> [Available data]:

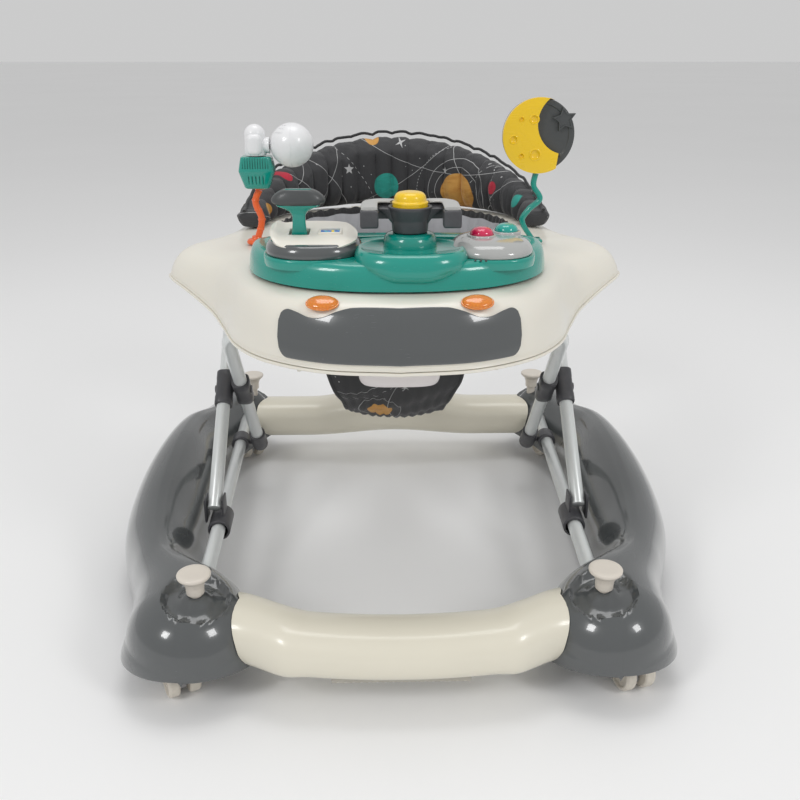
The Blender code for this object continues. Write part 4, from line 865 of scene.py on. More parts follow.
def lift_knob(name, end, sign):
    """The knob, its post and the arm to the socket that carries the caster."""
    x, y = KNOBS[end]
    spot = Vector((sign * x, y, 0))
    cx, cy = CASTERS[end]
    caster = Vector((sign * cx, cy, 0))
    edge = rounded_profile([
        (0.0065, CARRIAGE_Z - 0.006), (0.0065, KNOB_TOP - 0.0245), (0.0090, KNOB_TOP - 0.0240),
        (0.0094, KNOB_TOP - 0.0150), (0.0115, KNOB_TOP - 0.0090), (0.0170, KNOB_TOP - 0.0042),
        (0.0170, KNOB_TOP - 0.0010), (0.0130, KNOB_TOP), (0.0020, KNOB_TOP - 0.0007),
    ], 0.0022, 5)
    knob = turned(f"{name}_knob", edge, spot, sides=64)
    height = Vector((0, 0, CARRIAGE_Z))
    arm = rod("arm", spot + height, caster + height, 0.0045, 20)
    socket = turned("socket", rounded_profile([
        (0.0046, 0.0472), (0.0085, 0.0472), (0.0085, 0.0695), (0.0030, 0.0695), ], 0.0009, 3), caster, sides=32)
    bore = rod("bore", caster + Vector((0, 0, 0.040)), caster + Vector((0, 0, 0.0677)), 0.0044, 28)
    cut(knob, arm, "UNION")
    cut(knob, socket, "UNION")
    cut(knob, bore)
    install(knob, f"carriage_{name}", finish_named("knob"), "knob_plastic", f"{name}_lift_knob", smooth=45)


def caster(name, end, sign):
    """A swivelling fork between two moulded wheels."""
    x, y = CASTERS[end]
    spot = Vector((sign * x, y, 0))
    pose = Matrix.Translation(spot) @ Matrix.Rotation(math.radians(CASTER_TURN[name]), 4, "Z")
    axle = pose @ Vector((0, CASTER_TRAIL, WHEEL_RADIUS))
    side = pose.to_3x3() @ Vector((1, 0, 0))
    top = 0.0466
    fork = turned(f"{name}_fork", rounded_profile([
        (0.0113, top - 0.0045), (0.0115, top), (0.0040, top), (0.0040, 0.0672), (0.0020, 0.0673)], 0.0007, 3),
        spot, sides=36)
    half = WHEEL_GAP / 2 - 0.0008
    web = block("web", (-half, -0.007, 0.009), (half, CASTER_TRAIL + 0.009, top - 0.002), 0.0018)
    web.matrix_world = pose
    settle(web)
    cut(fork, web, "UNION")
    cut(fork, rod("axle hole", axle - side * 0.02, axle + side * 0.02, 0.0034, 24))
    install(fork, f"caster_{name}", finish_named("fork"), "fork_plastic", f"{name}_caster_fork")
    inner, outer = WHEEL_GAP / 2, WHEEL_GAP / 2 + WHEEL_WIDTH
    wheel = rounded_profile([
        (0.0015, outer - 0.0022), (0.0050, outer - 0.0022), (0.0056, outer - 0.0004), (0.0076, outer - 0.0004),
        (0.0084, outer - 0.0026), (0.0150, outer - 0.0026), (0.0160, outer), (0.0182, outer),
        (WHEEL_RADIUS, outer - 0.0026), (WHEEL_RADIUS, inner + 0.0020), (0.0184, inner), (0.0030, inner),
        (0.0030, 0.0), ], 0.0008, 3)
    whole = wheel + [(r, -h) for r, h in wheel[::-1][1:]]
    pair = turned(f"{name}_wheels", whole[::-1], axle, side, 56)
    install(pair, f"wheels_{name}", finish_named("wheel"), "knob_plastic", f"{name}_wheel_pair", smooth=45)


# ---- leg frames -------------------------------------------------------------------------------
def front_leg_tube():
    """One bent tube: up the left side, across under the tray and down the right side."""
    bottom = REAR_PIVOT + step_along(FRONT_LEG_UP, 0.0091)
    x, bend = LEG_X["front"], 0.036
    bend_start = FRONT_LEG_TOP - step_along(FRONT_LEG_UP, bend)
    half = [at_x(-x, bottom + (bend_start - bottom) * k / 8) for k in range(8)]
    for k in range(15):
        angle = math.radians(90 * k / 14)
        rise = bend_start + step_along(FRONT_LEG_UP, bend * math.sin(angle))
        half.append(at_x(-(x - bend * (1 - math.cos(angle))), rise))
    path = half + [at_x(-p.x, p) for p in half[::-1]]
    tube = sweep("front_leg_steel", path, round_section(chosen().tube_radius, 32), up=(1, 0.3, 0))
    install(tube, "front_legs", finish_named("tube"), "painted_tube", "front_leg_tube")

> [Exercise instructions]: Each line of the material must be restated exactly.

> [Solution for this task]:
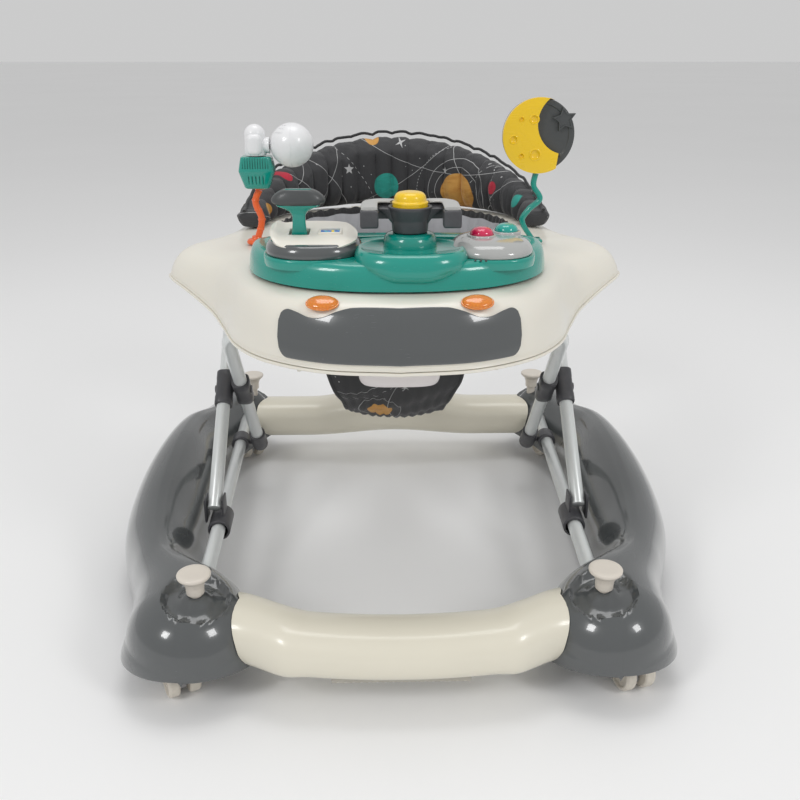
The Blender code for this object continues. Write part 4, from line 865 of scene.py on. More parts follow.
def lift_knob(name, end, sign):
    """The knob, its post and the arm to the socket that carries the caster."""
    x, y = KNOBS[end]
    spot = Vector((sign * x, y, 0))
    cx, cy = CASTERS[end]
    caster = Vector((sign * cx, cy, 0))
    edge = rounded_profile([
        (0.0065, CARRIAGE_Z - 0.006), (0.0065, KNOB_TOP - 0.0245), (0.0090, KNOB_TOP - 0.0240),
        (0.0094, KNOB_TOP - 0.0150), (0.0115, KNOB_TOP - 0.0090), (0.0170, KNOB_TOP - 0.0042),
        (0.0170, KNOB_TOP - 0.0010), (0.0130, KNOB_TOP), (0.0020, KNOB_TOP - 0.0007),
    ], 0.0022, 5)
    knob = turned(f"{name}_knob", edge, spot, sides=64)
    height = Vector((0, 0, CARRIAGE_Z))
    arm = rod("arm", spot + height, caster + height, 0.0045, 20)
    socket = turned("socket", rounded_profile([
        (0.0046, 0.0472), (0.0085, 0.0472), (0.0085, 0.0695), (0.0030, 0.0695), ], 0.0009, 3), caster, sides=32)
    bore = rod("bore", caster + Vector((0, 0, 0.040)), caster + Vector((0, 0, 0.0677)), 0.0044, 28)
    cut(knob, arm, "UNION")
    cut(knob, socket, "UNION")
    cut(knob, bore)
    install(knob, f"carriage_{name}", finish_named("knob"), "knob_plastic", f"{name}_lift_knob", smooth=45)


def caster(name, end, sign):
    """A swivelling fork between two moulded wheels."""
    x, y = CASTERS[end]
    spot = Vector((sign * x, y, 0))
    pose = Matrix.Translation(spot) @ Matrix.Rotation(math.radians(CASTER_TURN[name]), 4, "Z")
    axle = pose @ Vector((0, CASTER_TRAIL, WHEEL_RADIUS))
    side = pose.to_3x3() @ Vector((1, 0, 0))
    top = 0.0466
    fork = turned(f"{name}_fork", rounded_profile([
        (0.0113, top - 0.0045), (0.0115, top), (0.0040, top), (0.0040, 0.0672), (0.0020, 0.0673)], 0.0007, 3),
        spot, sides=36)
    half = WHEEL_GAP / 2 - 0.0008
    web = block("web", (-half, -0.007, 0.009), (half, CASTER_TRAIL + 0.009, top - 0.002), 0.0018)
    web.matrix_world = pose
    settle(web)
    cut(fork, web, "UNION")
    cut(fork, rod("axle hole", axle - side * 0.02, axle + side * 0.02, 0.0034, 24))
    install(fork, f"caster_{name}", finish_named("fork"), "fork_plastic", f"{name}_caster_fork")
    inner, outer = WHEEL_GAP / 2, WHEEL_GAP / 2 + WHEEL_WIDTH
    wheel = rounded_profile([
        (0.0015, outer - 0.0022), (0.0050, outer - 0.0022), (0.0056, outer - 0.0004), (0.0076, outer - 0.0004),
        (0.0084, outer - 0.0026), (0.0150, outer - 0.0026), (0.0160, outer), (0.0182, outer),
        (WHEEL_RADIUS, outer - 0.0026), (WHEEL_RADIUS, inner + 0.0020), (0.0184, inner), (0.0030, inner),
        (0.0030, 0.0), ], 0.0008, 3)
    whole = wheel + [(r, -h) for r, h in wheel[::-1][1:]]
    pair = turned(f"{name}_wheels", whole[::-1], axle, side, 56)
    install(pair, f"wheels_{name}", finish_named("wheel"), "knob_plastic", f"{name}_wheel_pair", smooth=45)


# ---- leg frames -------------------------------------------------------------------------------
def front_leg_tube():
    """One bent tube: up the left side, across under the tray and down the right side."""
    bottom = REAR_PIVOT + step_along(FRONT_LEG_UP, 0.0091)
    x, bend = LEG_X["front"], 0.036
    bend_start = FRONT_LEG_TOP - step_along(FRONT_LEG_UP, bend)
    half = [at_x(-x, bottom + (bend_start - bottom) * k / 8) for k in range(8)]
    for k in range(15):
        angle = math.radians(90 * k / 14)
        rise = bend_start + step_along(FRONT_LEG_UP, bend * math.sin(angle))
        half.append(at_x(-(x - bend * (1 - math.cos(angle))), rise))
    path = half + [at_x(-p.x, p) for p in half[::-1]]
    tube = sweep("front_leg_steel", path, round_section(chosen().tube_radius, 32), up=(1, 0.3, 0))
    install(tube, "front_legs", finish_named("tube"), "painted_tube", "front_leg_tube")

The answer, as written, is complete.